Being a current student, there are times when I would unequivocally, undeniably support the idea that it’s all just swell and brilliant. I can also imagine it feeling pretty brilliant being a wife, heck, maybe even a mum. Bills, harder work, longer hours, gasp, maybe a dose of responsibility may be chucked in for good measure, but alongside this, we could arrive at a calmer sense of happiness that this time possesses greater longevity. It seems pretty general to assume that these years will conjure similar feelings within every individual that experiences them. Some will truly find themselves during these four years, for others, not so much. For these other people, the ones who may feel like they missed out, they may gather all of that wisdom and insight during their 27th year of living, when they’ve had a particularly hard or brilliant year, a year where they were not told it would/should be good or bad, but was one of them nonetheless.

Being a student can be great. Usually when I spend the night talking to a guy I think is simply gorgeous, hanging out with awesome people, basking in the joy of soaking up each other’s awesomeness (yes, I did just paraphrase Mean Girls), life doesn’t seem to get much better. Then again, there are times when I’d be more inclined not to agree, probably because for whatever reason it didn’t work out with this guy, and I’m left blaming myself as I go over every detail with a fine-tooth comb, before crying myself to sleep and feeling like utter shit for the next couple of months. When you look back on college years, nostalgia chokes the more realistic memories of times when you went through crippling self-consciousness, when you felt fat, felt ugly, felt positively sick over that mid-term that you haven’t revised for, felt home-sick, felt rejected by friends who hadn’t invited you out to that thing they were supposed to invite you out to.

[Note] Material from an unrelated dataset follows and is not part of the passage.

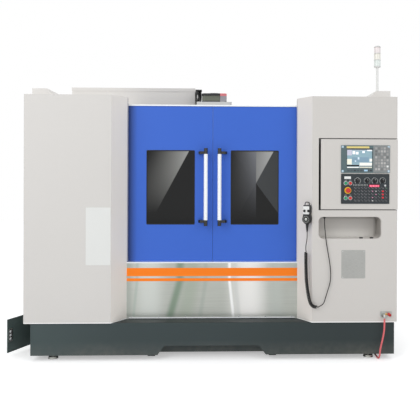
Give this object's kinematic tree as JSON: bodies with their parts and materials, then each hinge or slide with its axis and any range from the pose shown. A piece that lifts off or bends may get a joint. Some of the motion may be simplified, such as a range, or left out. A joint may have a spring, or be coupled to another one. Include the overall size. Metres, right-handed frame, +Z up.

A lot of us start college, with a big fat question mark stuck on our backs, trying to navigate our way through this endless maze of sudden freedom. By the time your three or four years are drawing to a close, too many people are seeing it as doomsday, rather than an opportunity to look back and to realize that actually, that question mark has diminished, even if it’s ever so slightly. We walk that little bit more confidently, and we hopefully care that little bit less about things we always knew, deep down, we should have probably cared less about in the first place. But those are what the lessons are for; you live and you learn.

It made me laugh when I realized that I’ve been seeing the ‘other world’ as an evil vortex, waiting to suck me out of this ‘bubble’ I’m apparently living in. But I watch my brother in this world, my mother in this world, and they’re not doing too badly. My brother, who decided not to go to university, has finally landed himself a full-time job in a career he’s actually excited for. Unlike me, he never had to deal with the looming anxiety that seems to eventually befall most undergraduates. Maybe he felt the sting of having no set structure from external forces to begin with, but then he simply got on with it. There’s only so long you can fester in the drama of something coming to an end. You ever think sometimes something might be a big deal to you purely because of how much other people are going on about it? If no one said anything about the ‘perils’ of graduating, maybe we’d all just do it without the song and dance that everyone attaches to it. Graduating is good – it signals a progress as well as a pretty big achievement. Yet more of us seem to want to hide beneath the hat, rather than throw it up high in the air, ready to embrace the now unfamiliar.

Rather than meeting this challenge head on and, more importantly, feeling equipped to do so, many people instead shirk away from all responsibility. It makes you wonder if college would retain the glamour it has managed to gather, if it could indeed last forever.

The braces are taken off, and you get to see, maybe for the first time ever, how well you can walk on your own. Rather than pining after school days, see them off with a thankful salute, and simply carry on. Maybe the following four years will be your best yet, maybe they won’t, but either way – you got this.